En 1998, la compositrice Mary Jane Leach se mit à la recherche de The Holy presence of Joan d’Arc, une pièce pour dix violoncelles dont elle gardait le souvenir, après l’avoir entendue, dirigée par le compositeur une vingtaine d’année plus tôt. Sa quête l’amena à constater que la presque totalité de la musique d’Eastman semblait avoir disparu et à entamer des recherches qui firent d’elle une musicologue par accident.
Quelques années plus tard, Mary Jane Leach put faire publier une première série d’enregistrements qui comprenait The Holy presence of Joan d’Arc, Evil nigger, Crazy nigger et Gay Guerrilla. Ces trois dernières pièces, que le compositeur surnommait les Nigger series, ont été enregistrées en 1980, lors d’un concert, auquel Eastman participa à la Northwestern University.
Viendra ensuite l’édition de la partition de Femenine, pièce fleuve pour ensemble composée en 1974. Depuis lors d’autres pièces apparaissent au fil des recherches.
The Holy presence of Joan d’Arc est habitée par le même sentiment d’intranquillité initiale qu’Evil Nigger. De la même manière, les lignes des dix violoncelles s’accumulent pour porter à son comble la tension dramatique de la pièce qui par certains aspects pourrait rappeler les scénographies sonores accidentées imaginées quelques années plutôt par Bernard Herrmann pour les films d’Alfred Hitchcock.
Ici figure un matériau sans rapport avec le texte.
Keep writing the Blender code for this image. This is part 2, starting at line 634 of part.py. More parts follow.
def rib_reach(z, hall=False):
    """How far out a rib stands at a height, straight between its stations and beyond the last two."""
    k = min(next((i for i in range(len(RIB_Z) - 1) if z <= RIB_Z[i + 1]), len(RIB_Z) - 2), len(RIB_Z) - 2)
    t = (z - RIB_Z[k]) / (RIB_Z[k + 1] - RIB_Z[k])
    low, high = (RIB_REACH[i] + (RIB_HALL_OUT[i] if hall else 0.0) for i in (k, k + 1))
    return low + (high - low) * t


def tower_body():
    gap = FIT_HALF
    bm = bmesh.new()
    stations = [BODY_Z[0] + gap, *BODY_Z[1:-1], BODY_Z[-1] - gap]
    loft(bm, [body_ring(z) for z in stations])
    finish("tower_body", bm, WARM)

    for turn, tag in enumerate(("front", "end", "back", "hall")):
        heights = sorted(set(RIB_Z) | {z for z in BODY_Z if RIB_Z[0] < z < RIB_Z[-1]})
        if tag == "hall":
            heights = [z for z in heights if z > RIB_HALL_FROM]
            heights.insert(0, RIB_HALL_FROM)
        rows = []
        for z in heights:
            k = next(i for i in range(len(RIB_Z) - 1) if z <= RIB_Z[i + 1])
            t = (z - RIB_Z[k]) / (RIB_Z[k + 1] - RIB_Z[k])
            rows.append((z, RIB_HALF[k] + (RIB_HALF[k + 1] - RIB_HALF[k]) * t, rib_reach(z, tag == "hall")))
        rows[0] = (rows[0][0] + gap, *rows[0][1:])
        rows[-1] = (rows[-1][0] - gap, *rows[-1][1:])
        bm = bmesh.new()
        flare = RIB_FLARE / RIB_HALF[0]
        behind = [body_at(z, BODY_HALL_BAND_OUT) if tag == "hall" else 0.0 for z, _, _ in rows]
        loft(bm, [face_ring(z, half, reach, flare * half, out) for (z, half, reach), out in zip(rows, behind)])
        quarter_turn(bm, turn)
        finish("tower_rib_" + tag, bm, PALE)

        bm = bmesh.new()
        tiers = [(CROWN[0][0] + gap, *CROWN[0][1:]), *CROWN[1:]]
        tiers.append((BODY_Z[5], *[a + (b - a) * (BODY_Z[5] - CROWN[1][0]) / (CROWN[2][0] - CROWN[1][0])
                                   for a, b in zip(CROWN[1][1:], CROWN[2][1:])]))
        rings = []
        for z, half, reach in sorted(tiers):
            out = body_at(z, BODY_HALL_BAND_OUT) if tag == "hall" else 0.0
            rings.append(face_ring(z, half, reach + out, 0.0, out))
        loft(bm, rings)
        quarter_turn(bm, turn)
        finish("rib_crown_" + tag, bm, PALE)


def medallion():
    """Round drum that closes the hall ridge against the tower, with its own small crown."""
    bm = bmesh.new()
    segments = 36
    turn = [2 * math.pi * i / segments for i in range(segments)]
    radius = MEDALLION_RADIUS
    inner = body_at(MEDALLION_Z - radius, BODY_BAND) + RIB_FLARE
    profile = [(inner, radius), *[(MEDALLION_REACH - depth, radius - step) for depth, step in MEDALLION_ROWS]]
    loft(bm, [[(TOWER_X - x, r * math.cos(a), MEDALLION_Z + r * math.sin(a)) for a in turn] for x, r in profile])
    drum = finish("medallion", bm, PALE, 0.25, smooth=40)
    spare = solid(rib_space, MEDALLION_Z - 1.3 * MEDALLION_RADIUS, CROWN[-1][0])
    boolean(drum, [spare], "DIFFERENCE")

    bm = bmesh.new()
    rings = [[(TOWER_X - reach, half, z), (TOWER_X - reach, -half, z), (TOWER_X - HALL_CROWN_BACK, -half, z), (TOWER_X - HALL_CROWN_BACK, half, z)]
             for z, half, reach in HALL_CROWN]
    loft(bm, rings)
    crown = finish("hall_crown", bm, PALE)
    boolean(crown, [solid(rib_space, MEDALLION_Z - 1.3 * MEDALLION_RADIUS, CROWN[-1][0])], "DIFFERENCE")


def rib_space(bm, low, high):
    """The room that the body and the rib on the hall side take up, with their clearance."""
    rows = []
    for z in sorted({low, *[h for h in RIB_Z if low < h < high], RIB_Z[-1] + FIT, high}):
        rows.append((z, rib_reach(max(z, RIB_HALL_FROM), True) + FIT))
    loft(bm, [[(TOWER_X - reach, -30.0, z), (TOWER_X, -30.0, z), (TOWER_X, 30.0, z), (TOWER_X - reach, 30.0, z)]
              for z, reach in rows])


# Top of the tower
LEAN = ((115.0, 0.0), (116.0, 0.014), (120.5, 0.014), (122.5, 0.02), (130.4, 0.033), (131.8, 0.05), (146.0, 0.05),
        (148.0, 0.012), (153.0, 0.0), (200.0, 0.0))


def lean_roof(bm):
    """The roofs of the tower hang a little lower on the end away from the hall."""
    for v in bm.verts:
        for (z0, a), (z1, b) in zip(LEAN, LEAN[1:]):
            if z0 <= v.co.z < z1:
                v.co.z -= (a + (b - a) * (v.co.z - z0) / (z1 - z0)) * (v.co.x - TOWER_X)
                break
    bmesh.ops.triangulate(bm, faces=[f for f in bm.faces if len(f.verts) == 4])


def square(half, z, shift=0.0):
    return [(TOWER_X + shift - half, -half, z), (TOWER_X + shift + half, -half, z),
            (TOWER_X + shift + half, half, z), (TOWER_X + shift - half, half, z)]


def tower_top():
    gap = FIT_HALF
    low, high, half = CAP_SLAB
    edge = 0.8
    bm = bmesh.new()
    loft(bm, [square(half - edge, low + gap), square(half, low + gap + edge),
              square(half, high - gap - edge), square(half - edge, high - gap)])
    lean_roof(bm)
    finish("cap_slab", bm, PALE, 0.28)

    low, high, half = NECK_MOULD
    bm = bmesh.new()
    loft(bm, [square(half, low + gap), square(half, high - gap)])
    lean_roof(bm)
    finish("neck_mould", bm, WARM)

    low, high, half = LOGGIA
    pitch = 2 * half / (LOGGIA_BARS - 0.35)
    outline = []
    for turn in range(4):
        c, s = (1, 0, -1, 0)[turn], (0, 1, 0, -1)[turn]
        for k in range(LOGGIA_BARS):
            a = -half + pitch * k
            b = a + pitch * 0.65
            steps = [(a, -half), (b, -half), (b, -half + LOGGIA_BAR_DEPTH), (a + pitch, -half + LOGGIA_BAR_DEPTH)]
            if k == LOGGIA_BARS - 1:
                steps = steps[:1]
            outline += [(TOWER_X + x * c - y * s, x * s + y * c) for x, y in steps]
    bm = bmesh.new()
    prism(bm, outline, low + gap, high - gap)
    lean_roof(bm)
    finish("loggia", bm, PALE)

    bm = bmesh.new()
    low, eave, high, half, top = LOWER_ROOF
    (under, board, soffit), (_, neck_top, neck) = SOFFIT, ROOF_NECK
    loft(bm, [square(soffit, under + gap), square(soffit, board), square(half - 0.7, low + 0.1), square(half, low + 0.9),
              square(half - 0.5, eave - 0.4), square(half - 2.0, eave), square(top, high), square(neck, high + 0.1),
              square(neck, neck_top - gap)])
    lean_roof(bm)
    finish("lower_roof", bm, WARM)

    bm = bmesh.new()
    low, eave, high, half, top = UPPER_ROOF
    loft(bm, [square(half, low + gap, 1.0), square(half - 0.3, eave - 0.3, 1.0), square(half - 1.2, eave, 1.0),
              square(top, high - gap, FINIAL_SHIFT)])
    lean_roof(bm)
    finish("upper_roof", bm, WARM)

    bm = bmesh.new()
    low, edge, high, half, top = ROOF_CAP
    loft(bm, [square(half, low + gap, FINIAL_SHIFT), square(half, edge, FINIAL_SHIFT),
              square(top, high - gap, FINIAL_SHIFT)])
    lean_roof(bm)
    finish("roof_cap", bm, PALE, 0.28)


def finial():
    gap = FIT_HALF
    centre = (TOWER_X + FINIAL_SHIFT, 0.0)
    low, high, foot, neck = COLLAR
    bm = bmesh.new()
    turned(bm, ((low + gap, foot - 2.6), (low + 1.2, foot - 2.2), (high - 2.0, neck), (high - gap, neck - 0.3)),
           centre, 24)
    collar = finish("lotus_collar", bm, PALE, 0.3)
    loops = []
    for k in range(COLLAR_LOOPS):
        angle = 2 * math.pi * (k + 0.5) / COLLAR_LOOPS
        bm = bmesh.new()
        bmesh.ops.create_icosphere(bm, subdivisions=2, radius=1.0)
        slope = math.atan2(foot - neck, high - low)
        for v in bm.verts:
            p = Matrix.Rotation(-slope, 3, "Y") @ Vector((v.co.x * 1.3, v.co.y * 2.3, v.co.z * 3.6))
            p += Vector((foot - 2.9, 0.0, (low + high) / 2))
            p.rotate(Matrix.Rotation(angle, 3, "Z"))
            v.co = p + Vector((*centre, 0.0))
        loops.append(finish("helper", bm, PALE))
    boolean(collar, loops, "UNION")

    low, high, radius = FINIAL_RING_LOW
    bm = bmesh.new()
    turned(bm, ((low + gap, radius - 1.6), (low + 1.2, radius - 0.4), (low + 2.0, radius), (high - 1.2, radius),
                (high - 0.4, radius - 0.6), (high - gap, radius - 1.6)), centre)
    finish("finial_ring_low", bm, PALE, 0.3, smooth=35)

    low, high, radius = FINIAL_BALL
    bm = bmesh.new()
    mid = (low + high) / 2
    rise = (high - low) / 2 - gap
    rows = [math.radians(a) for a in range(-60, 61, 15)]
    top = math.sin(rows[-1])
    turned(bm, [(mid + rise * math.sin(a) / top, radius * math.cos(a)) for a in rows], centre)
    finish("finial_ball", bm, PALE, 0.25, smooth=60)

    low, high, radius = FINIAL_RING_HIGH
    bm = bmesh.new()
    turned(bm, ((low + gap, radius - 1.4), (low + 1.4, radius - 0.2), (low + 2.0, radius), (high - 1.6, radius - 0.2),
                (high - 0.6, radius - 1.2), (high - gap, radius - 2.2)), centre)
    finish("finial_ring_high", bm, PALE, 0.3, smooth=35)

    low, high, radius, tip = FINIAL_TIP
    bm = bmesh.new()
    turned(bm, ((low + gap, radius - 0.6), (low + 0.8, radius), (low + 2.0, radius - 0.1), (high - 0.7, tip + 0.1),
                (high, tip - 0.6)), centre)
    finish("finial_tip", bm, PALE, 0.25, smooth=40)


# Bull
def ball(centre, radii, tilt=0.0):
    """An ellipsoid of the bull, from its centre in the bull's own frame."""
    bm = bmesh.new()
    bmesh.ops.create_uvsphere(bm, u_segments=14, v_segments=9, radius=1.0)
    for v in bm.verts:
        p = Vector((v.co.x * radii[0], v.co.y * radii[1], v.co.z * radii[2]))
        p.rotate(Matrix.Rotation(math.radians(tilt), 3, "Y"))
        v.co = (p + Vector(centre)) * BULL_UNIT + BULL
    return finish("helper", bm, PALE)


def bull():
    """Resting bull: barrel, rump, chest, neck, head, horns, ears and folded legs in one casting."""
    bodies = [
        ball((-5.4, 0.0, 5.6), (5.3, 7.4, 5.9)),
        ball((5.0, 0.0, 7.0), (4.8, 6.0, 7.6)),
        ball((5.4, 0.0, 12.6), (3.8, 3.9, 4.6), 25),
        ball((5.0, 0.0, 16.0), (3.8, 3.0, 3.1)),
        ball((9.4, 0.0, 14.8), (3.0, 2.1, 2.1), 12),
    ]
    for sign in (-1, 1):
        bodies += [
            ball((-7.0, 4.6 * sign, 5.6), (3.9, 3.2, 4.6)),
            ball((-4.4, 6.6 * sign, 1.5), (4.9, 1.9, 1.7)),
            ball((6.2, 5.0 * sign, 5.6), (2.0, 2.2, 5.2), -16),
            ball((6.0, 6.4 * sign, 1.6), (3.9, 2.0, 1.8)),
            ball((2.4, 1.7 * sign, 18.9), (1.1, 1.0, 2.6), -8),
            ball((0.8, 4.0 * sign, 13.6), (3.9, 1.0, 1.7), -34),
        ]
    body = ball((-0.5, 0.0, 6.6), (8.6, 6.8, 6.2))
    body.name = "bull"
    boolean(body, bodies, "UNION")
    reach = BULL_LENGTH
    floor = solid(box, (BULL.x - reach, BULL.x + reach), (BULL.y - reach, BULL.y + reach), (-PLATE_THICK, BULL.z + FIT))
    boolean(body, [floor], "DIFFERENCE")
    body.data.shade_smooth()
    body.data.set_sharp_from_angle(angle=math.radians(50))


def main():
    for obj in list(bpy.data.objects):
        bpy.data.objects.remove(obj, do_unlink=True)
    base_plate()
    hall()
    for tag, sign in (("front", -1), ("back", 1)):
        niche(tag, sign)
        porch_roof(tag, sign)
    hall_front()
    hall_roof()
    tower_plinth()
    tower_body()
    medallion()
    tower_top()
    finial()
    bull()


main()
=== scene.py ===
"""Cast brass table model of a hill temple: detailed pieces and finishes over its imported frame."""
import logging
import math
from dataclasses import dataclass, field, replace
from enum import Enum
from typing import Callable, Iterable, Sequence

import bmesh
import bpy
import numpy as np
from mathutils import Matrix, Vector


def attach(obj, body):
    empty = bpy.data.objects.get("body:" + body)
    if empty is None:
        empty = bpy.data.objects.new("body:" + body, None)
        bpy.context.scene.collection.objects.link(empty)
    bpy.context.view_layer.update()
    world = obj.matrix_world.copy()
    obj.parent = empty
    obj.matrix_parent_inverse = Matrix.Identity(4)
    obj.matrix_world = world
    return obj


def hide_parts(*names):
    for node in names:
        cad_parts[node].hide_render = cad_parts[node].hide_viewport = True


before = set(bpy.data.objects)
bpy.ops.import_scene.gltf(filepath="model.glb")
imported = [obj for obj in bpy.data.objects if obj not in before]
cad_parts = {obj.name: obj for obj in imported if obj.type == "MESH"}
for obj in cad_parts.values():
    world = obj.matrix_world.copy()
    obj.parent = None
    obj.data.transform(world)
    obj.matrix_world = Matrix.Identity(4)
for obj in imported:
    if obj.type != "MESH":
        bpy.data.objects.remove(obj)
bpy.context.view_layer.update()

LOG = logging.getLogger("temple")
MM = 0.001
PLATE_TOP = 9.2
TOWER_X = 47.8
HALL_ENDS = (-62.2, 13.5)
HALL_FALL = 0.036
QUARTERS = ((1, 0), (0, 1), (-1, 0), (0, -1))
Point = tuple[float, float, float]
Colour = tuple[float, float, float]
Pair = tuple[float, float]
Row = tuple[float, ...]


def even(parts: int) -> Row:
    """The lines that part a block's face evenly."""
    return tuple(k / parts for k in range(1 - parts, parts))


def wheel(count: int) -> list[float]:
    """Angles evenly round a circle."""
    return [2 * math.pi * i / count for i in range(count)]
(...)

Cette pièce s’inscrit, comme nombre de compositions de Julius Eastman, dans le courant minimaliste, mais elle en exprime un versant plus sombre et plus tourmenté.
La musique de Julius Eastman a épousé des contours mouvants tout au long de son parcours. Par exemple, Stay on it, composée en 1973, emmène son auditeur dans une multitude de paysages sonores qui passent par les motifs réitérés du minimalisme, la création vocale, sans oublier le jazz.
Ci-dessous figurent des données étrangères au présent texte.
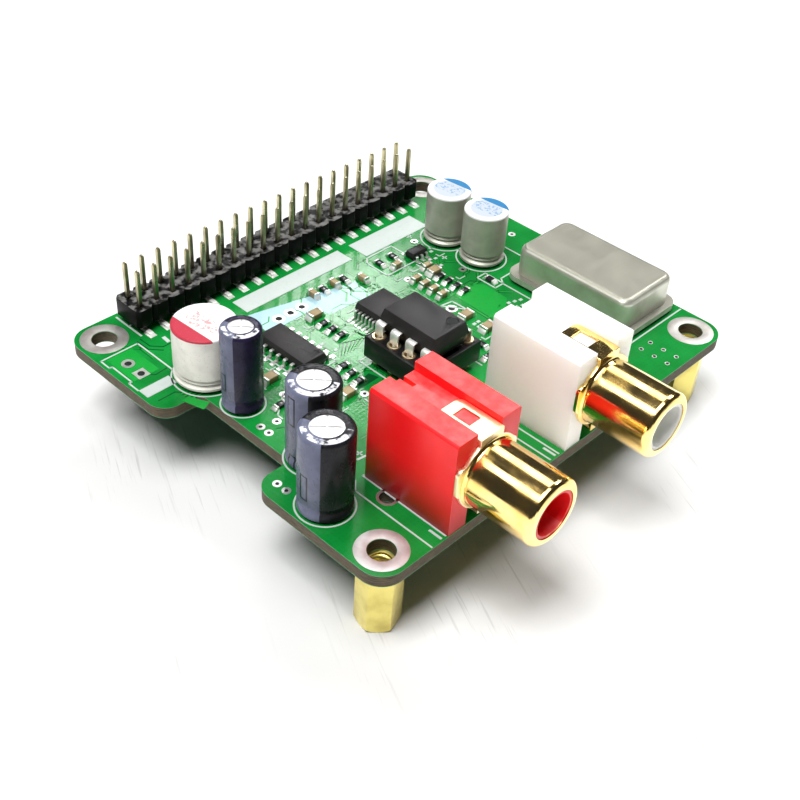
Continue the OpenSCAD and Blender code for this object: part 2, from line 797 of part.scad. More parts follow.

Femenine, composée en 1974 pour un orchestre de chambre, constitue une autre pièce maîtresse de Julius Eastman. Longue de plus de 70 minutes, elle accomplit une synthèse inattendue entre des formes d’improvisation issues du jazz et un minimalisme rigoureux qui pose sa pulsation sur le son entêtant d’un improbable jeu de cloches.
Il est difficile d’aborder Eastman sans parler de la totalité des Nigger series qui nous sont parvenues. Outre Evil Nigger, nous connaissons deux autres pièces pour quatre instruments identiques issues de la série. Composée quelques mois plus tard, Gay Guerrilla, bien que dotée elle aussi d’un titre provoquant, propose une forme beaucoup plus apaisée. Elle se déploie comme une méditation qui prend progressivement une ampleur sombre et grave.
Ensuite, il y a la pièce ultime de la série, Crazy Nigger, composée en 1980. Il s’agit d’une œuvre d’une grande ambition d’une durée de près d’une heure. Crazy Nigger semble devoir se structurer autour d’une pulsation répétitive, cependant la pièce connaît une étrange inflexion rythmique dans sa seconde partie qui la conduit vers une conclusion pour le moins inattendue.
L’œuvre de Julius Eastman prend la forme d’un iceberg qui progressivement se détache de la nuit qui l’enveloppait. Nul doute qu’elle ne nous réserve encore d’improbables découvertes. D’ici-là, ce qui nous est parvenu jusqu’à maintenant constitue d’ores et déjà un inestimable trésor musical.